------ DATA LINES

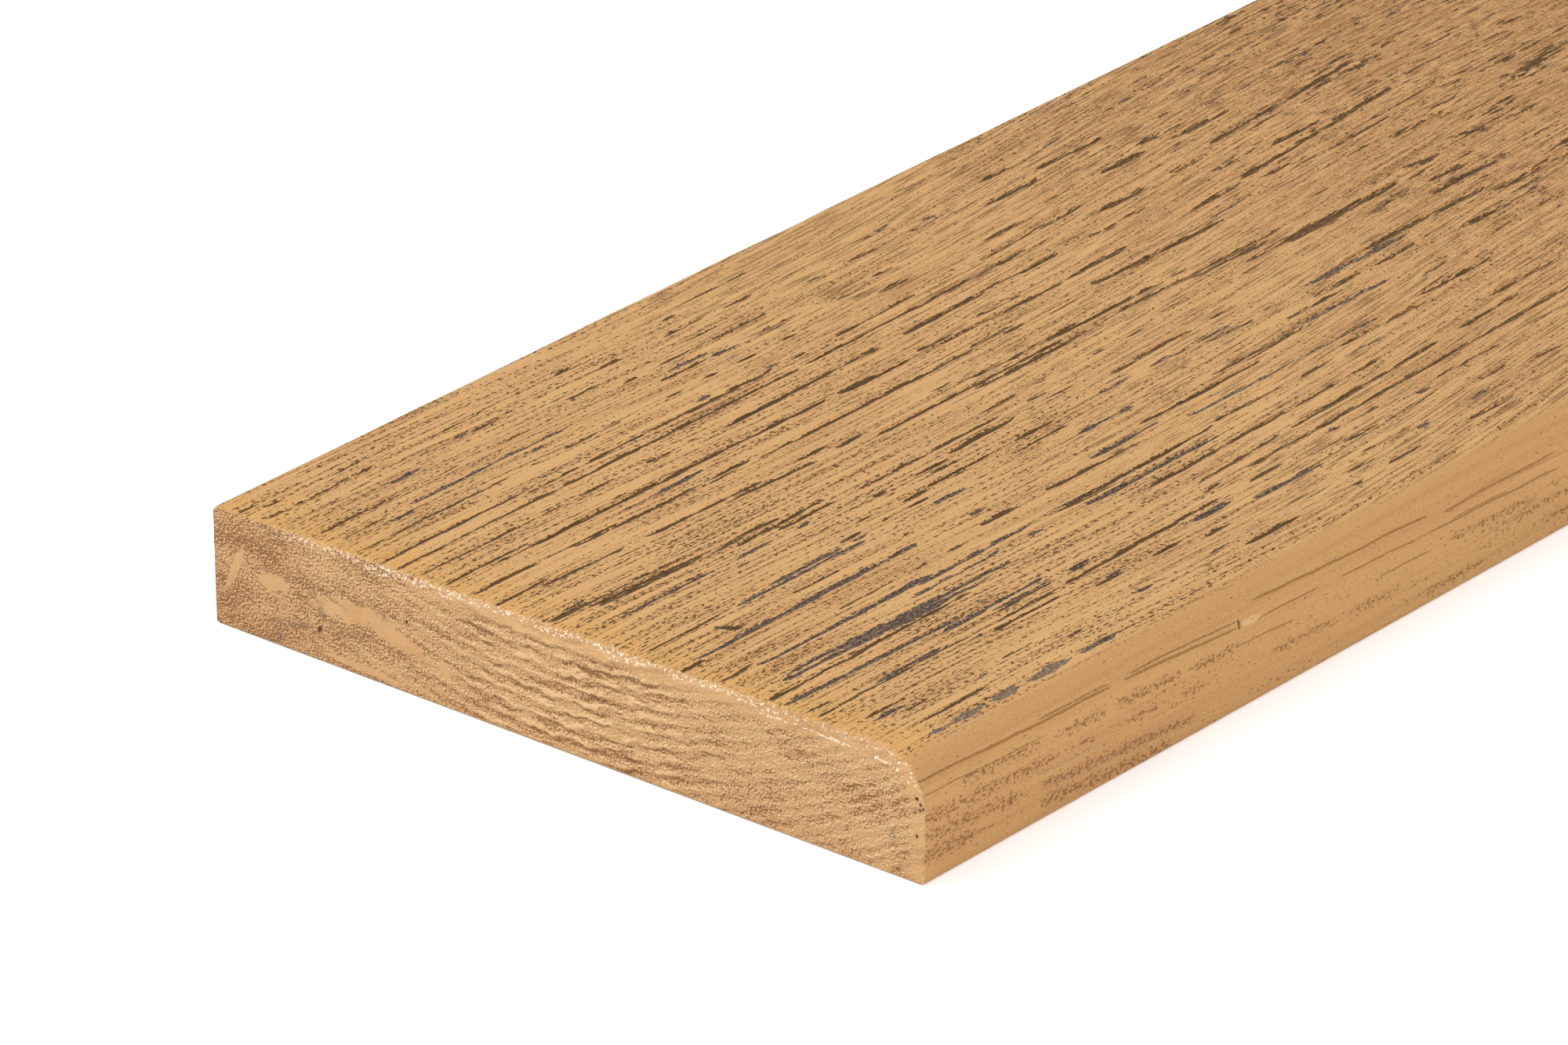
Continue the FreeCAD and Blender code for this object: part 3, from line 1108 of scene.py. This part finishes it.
def face_marks(graph, grain, across, along, grit, ridges, clumps):
    """Shares of fine dashes, of broad marks, and of slate among those marks."""
    clear = along.step(0.4, 1.8)
    calm = across.step(10.0, -30.0) * along.step(100.0, 45.0)
    dashes = fine_dashes(graph, grain, across, along, grit, ridges, calm)
    streaks = loose_streaks(graph, grain, along, grit, clumps)
    ragged = ragged_edges(graph, grain, along, grit, clumps)
    olive, slate = grain_lines(graph, across, along)
    lines = (olive.at_least(slate) + ragged + 0.12 - calm * 0.1).step(-0.07, 0.08)
    twig = patches(graph, TWIG_MARK, across, along, 0.0)
    knots = patches(graph, KNOTS, across, along, 0.12 - ragged * 1.5)
    breaks = graph.noise(grain, along, 0.42, 1.7, 70.0, detail=1.0).step(0.54, 0.6)
    intact = 1 - breaks * along.step(*FARTHER) * 0.25
    marks = streaks.at_least(lines).at_least(twig).at_least(knots) * intact
    return dashes * clear, marks * clear, (slate - olive - twig - knots).step(-0.1, 0.1)


def face_colour(graph, colours, grain, along, grit, ridges, clumps):
    """Skin colour of the face between its dark marks, with painted shade in the hollows of its ridges.
    """
    patchy = graph.wander(grain, along, 12.0, 60.0, 59.0)
    ribbons = graph.wander(grain, along, 1.5, 70.0, 11.0, detail=1.0)
    beyond = along.step(120.0, 380.0)
    clotted = clumps * (beyond * 2.2 + 0.4)
    # The ridges and ribbons follow the face's bump and relief; their hollows get painted shade
    stripes = ridges * (2.4 - beyond * 1.3) + ribbons * (1.0 - beyond * 0.6) - clotted
    # Deeper tone in patches, grit and clumps, darker farther along, and painted shade in the ridges'
    # hollows
    deep_tone_and_valley_shade = patchy * 0.7 - stripes + (grit - 0.5) * 3.4 + beyond * 0.55 + 0.26
    face = graph.blend(deep_tone_and_valley_shade.step(0.0, 1.1), colours.face, colours.face_deep_and_valley_shade)
    rust = graph.noise(grain, along, 1.7, 40.0, 60.0).step(0.56, 0.7) * 0.28
    face = graph.blend(rust, face, colours.rust)
    return graph.blend(along.step(20.0, 0.0) * 0.45, face, colours.end_glow)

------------

All the data must be duplicated exactly, with nothing added or removed.

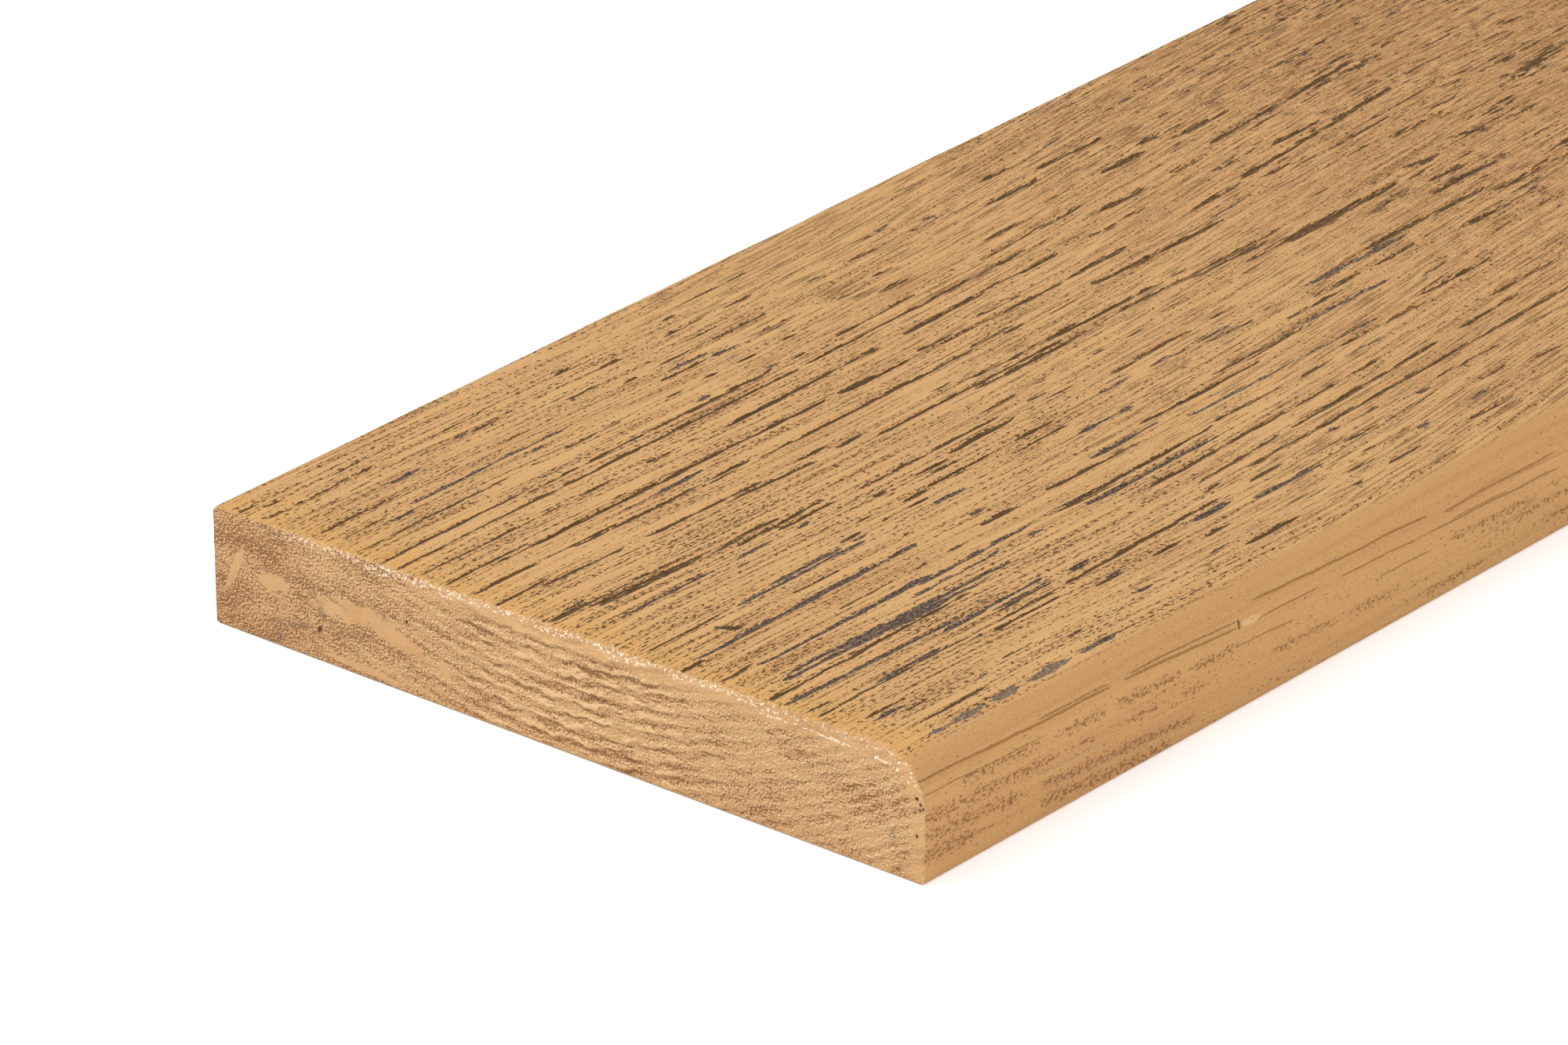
Continue the FreeCAD and Blender code for this object: part 3, from line 1108 of scene.py. This part finishes it.
def face_marks(graph, grain, across, along, grit, ridges, clumps):
    """Shares of fine dashes, of broad marks, and of slate among those marks."""
    clear = along.step(0.4, 1.8)
    calm = across.step(10.0, -30.0) * along.step(100.0, 45.0)
    dashes = fine_dashes(graph, grain, across, along, grit, ridges, calm)
    streaks = loose_streaks(graph, grain, along, grit, clumps)
    ragged = ragged_edges(graph, grain, along, grit, clumps)
    olive, slate = grain_lines(graph, across, along)
    lines = (olive.at_least(slate) + ragged + 0.12 - calm * 0.1).step(-0.07, 0.08)
    twig = patches(graph, TWIG_MARK, across, along, 0.0)
    knots = patches(graph, KNOTS, across, along, 0.12 - ragged * 1.5)
    breaks = graph.noise(grain, along, 0.42, 1.7, 70.0, detail=1.0).step(0.54, 0.6)
    intact = 1 - breaks * along.step(*FARTHER) * 0.25
    marks = streaks.at_least(lines).at_least(twig).at_least(knots) * intact
    return dashes * clear, marks * clear, (slate - olive - twig - knots).step(-0.1, 0.1)


def face_colour(graph, colours, grain, along, grit, ridges, clumps):
    """Skin colour of the face between its dark marks, with painted shade in the hollows of its ridges.
    """
    patchy = graph.wander(grain, along, 12.0, 60.0, 59.0)
    ribbons = graph.wander(grain, along, 1.5, 70.0, 11.0, detail=1.0)
    beyond = along.step(120.0, 380.0)
    clotted = clumps * (beyond * 2.2 + 0.4)
    # The ridges and ribbons follow the face's bump and relief; their hollows get painted shade
    stripes = ridges * (2.4 - beyond * 1.3) + ribbons * (1.0 - beyond * 0.6) - clotted
    # Deeper tone in patches, grit and clumps, darker farther along, and painted shade in the ridges'
    # hollows
    deep_tone_and_valley_shade = patchy * 0.7 - stripes + (grit - 0.5) * 3.4 + beyond * 0.55 + 0.26
    face = graph.blend(deep_tone_and_valley_shade.step(0.0, 1.1), colours.face, colours.face_deep_and_valley_shade)
    rust = graph.noise(grain, along, 1.7, 40.0, 60.0).step(0.56, 0.7) * 0.28
    face = graph.blend(rust, face, colours.rust)
    return graph.blend(along.step(20.0, 0.0) * 0.45, face, colours.end_glow)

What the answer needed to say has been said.